Aim. Please repeat, exactly and with nothing added, the lines running from the line that contains "Continue the three.js" to the line that contains "return crownPoint(azimuth, height, -browOffset)", both lines included.

Given data.
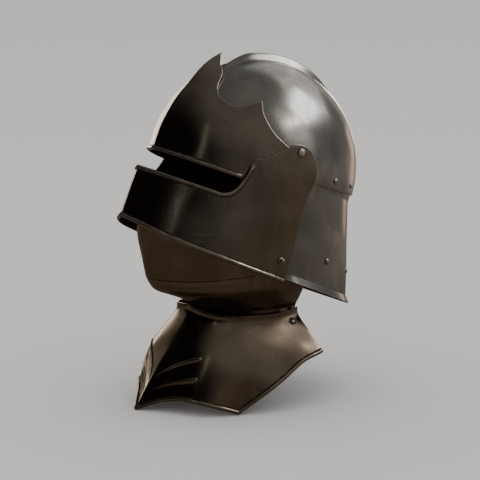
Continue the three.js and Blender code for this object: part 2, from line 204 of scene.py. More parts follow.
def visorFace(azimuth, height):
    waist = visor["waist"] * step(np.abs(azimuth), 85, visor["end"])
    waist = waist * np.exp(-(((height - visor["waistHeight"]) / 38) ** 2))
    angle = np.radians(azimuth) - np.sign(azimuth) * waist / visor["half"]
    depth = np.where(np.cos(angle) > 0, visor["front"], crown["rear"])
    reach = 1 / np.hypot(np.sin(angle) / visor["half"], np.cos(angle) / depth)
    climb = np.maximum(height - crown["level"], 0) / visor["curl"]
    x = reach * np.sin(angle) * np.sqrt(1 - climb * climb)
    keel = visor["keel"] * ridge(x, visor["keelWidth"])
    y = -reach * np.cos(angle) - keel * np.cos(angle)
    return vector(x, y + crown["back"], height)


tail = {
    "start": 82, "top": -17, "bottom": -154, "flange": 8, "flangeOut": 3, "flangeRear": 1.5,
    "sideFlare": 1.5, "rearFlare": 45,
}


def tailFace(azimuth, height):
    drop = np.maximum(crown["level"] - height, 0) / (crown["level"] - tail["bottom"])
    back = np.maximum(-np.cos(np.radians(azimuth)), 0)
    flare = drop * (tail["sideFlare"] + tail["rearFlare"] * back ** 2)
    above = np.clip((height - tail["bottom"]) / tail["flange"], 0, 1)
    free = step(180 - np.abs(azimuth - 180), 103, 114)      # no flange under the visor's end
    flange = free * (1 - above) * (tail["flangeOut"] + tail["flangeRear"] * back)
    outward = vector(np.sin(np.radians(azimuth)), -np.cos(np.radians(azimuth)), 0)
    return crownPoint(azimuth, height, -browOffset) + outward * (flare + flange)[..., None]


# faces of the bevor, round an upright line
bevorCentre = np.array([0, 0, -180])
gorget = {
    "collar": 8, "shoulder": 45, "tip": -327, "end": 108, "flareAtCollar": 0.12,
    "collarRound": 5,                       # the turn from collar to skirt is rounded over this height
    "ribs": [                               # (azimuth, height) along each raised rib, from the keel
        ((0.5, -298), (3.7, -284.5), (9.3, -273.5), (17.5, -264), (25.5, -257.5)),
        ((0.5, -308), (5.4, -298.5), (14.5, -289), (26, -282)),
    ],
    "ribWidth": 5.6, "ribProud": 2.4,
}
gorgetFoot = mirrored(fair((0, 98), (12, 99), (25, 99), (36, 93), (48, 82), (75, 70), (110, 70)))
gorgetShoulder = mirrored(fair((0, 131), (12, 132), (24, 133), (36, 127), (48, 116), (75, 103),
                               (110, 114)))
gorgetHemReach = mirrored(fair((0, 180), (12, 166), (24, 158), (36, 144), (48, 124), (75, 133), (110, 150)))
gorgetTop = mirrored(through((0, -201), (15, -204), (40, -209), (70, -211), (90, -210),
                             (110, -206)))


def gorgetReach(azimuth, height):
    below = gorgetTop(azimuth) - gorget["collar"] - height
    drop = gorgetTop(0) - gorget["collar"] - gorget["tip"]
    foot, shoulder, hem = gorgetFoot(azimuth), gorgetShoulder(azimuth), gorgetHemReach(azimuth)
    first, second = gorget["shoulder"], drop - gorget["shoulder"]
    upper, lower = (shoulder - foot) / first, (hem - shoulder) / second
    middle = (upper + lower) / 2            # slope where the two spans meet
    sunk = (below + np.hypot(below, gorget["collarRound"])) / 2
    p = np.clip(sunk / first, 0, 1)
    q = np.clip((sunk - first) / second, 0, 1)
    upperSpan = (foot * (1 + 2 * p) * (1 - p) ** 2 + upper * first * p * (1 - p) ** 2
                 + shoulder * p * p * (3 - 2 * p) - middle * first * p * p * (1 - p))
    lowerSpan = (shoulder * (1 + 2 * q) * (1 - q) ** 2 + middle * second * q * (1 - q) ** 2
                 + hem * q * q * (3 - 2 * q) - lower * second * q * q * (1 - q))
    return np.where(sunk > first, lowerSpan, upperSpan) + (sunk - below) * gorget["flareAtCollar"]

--

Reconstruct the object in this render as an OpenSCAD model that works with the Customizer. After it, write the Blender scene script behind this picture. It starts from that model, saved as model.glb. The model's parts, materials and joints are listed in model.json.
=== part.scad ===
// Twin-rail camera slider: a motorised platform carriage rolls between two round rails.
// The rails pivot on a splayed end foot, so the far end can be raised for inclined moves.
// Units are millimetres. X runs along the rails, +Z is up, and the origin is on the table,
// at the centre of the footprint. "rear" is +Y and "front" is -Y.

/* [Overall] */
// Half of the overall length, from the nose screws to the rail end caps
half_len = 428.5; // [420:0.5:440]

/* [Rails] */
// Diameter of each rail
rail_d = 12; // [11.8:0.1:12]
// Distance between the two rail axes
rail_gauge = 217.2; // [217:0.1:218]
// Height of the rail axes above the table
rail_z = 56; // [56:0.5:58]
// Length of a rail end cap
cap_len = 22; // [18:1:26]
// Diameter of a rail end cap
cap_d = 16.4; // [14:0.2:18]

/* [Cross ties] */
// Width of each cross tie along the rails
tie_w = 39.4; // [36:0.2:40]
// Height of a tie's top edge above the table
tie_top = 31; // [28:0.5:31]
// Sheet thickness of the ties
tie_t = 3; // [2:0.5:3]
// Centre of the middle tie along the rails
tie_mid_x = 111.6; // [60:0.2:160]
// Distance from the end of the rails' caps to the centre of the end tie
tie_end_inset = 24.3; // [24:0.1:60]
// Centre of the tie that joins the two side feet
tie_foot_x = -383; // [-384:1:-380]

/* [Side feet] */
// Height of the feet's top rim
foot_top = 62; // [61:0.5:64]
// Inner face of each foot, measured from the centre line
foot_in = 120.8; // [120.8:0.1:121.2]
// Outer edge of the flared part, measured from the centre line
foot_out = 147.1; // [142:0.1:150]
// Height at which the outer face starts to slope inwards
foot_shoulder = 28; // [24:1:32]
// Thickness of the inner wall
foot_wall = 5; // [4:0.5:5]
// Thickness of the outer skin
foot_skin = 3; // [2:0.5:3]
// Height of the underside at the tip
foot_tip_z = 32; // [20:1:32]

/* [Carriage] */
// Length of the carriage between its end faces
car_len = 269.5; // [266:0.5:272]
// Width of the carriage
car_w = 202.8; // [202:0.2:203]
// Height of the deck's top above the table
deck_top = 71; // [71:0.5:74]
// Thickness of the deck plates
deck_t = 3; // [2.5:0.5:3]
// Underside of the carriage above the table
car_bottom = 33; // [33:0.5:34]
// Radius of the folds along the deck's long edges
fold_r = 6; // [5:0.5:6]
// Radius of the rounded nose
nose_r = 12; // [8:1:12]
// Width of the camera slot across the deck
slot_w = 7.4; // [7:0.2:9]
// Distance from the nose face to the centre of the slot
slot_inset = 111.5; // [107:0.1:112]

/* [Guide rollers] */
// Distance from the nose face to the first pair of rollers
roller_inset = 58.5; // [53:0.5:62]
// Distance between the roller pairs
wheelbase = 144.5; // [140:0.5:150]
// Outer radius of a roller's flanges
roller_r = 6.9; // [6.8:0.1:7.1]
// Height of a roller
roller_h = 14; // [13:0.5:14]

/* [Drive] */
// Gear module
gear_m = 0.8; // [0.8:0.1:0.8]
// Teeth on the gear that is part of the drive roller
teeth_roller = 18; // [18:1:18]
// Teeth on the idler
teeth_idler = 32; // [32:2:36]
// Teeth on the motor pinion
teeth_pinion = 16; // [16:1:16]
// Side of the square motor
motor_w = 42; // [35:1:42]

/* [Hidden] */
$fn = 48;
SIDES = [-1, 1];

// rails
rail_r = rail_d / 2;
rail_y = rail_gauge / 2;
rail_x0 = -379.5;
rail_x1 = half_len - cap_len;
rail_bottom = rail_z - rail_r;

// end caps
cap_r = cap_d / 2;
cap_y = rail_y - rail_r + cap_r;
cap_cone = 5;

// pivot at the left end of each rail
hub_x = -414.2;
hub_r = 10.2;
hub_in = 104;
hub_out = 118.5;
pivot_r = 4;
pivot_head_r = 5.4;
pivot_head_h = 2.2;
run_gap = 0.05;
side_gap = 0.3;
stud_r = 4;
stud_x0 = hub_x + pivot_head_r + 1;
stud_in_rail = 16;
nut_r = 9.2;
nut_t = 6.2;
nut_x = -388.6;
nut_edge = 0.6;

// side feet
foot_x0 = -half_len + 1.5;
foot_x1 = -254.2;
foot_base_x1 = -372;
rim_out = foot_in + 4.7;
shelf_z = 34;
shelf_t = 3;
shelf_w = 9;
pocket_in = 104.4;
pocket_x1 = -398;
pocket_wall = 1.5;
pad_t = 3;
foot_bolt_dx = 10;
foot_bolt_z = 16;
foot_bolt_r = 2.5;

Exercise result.
Continue the three.js and Blender code for this object: part 2, from line 204 of scene.py. More parts follow.
def visorFace(azimuth, height):
    waist = visor["waist"] * step(np.abs(azimuth), 85, visor["end"])
    waist = waist * np.exp(-(((height - visor["waistHeight"]) / 38) ** 2))
    angle = np.radians(azimuth) - np.sign(azimuth) * waist / visor["half"]
    depth = np.where(np.cos(angle) > 0, visor["front"], crown["rear"])
    reach = 1 / np.hypot(np.sin(angle) / visor["half"], np.cos(angle) / depth)
    climb = np.maximum(height - crown["level"], 0) / visor["curl"]
    x = reach * np.sin(angle) * np.sqrt(1 - climb * climb)
    keel = visor["keel"] * ridge(x, visor["keelWidth"])
    y = -reach * np.cos(angle) - keel * np.cos(angle)
    return vector(x, y + crown["back"], height)


tail = {
    "start": 82, "top": -17, "bottom": -154, "flange": 8, "flangeOut": 3, "flangeRear": 1.5,
    "sideFlare": 1.5, "rearFlare": 45,
}


def tailFace(azimuth, height):
    drop = np.maximum(crown["level"] - height, 0) / (crown["level"] - tail["bottom"])
    back = np.maximum(-np.cos(np.radians(azimuth)), 0)
    flare = drop * (tail["sideFlare"] + tail["rearFlare"] * back ** 2)
    above = np.clip((height - tail["bottom"]) / tail["flange"], 0, 1)
    free = step(180 - np.abs(azimuth - 180), 103, 114)      # no flange under the visor's end
    flange = free * (1 - above) * (tail["flangeOut"] + tail["flangeRear"] * back)
    outward = vector(np.sin(np.radians(azimuth)), -np.cos(np.radians(azimuth)), 0)
    return crownPoint(azimuth, height, -browOffset) + outward * (flare + flange)[..., None]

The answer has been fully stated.